There was an important lesson I had been taught about fighting, and strangely it had not come from my father, but from my mother.
‘Never throw a punch. Never be a bully. Never go looking for a fight. But if anyone ever hits you and it hurts, then they deserve to be hit back.’
I tried to stick to this. And on those occasions when I did have to hit back, I had one big advantage – what the little monsters who bullied us didn’t know, was that my tolerance for physical pain was far higher than theirs.
I soon discovered that most of those I had to fight were just a lot of hot air. They bullied anyone who showed fear, but if you fought back, they turned out to be cowards.

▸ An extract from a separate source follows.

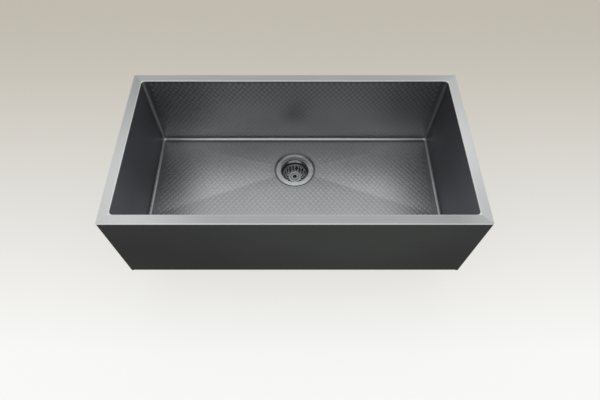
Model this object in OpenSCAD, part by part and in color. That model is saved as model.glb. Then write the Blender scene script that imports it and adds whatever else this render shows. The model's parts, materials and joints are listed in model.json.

The number one bully at the school was Scott Leemer. Most of the kids either admired him for his quiff, like Danny Zuko from
Grease
, and his thuggish ways, or steered clear of the gang of little thugs he headed. His right-hand man was Jenny Hardy. A girl in name only, almost as feared and loathed by most of us as Scott was.
One playtime I arrived at the maze to find them waiting for me. The gang, who were all older than me, surrounded
me and began to close in. Then Scott walked in, handed his jacket to another kid, and began leaping around, bashing his fists together like a cartoon boxer.
I thought he looked pathetic compared to the boys at the boxing club.
He threw some pretend punches to make me flinch. ‘I hear you’re hard, Gypsy boy.’
He walked up to me and pushed me with both hands, and I fell over. A crowd was gathering around us. I spotted the girls, peering through the crowd, each looking a little worse for wear. Frankie’s face was red and tear-stained and her lip was bleeding. Her pretty pigtails had been yanked about and undone.
‘Kill him!’ she screamed.
I looked over at Scott, who was circling with his arms in the air, working the crowd like a pro. ‘Shall I do it?’ He was laughing.
They howled and screeched, shaking their fists in a primal excitement, hungry for Gypsy blood.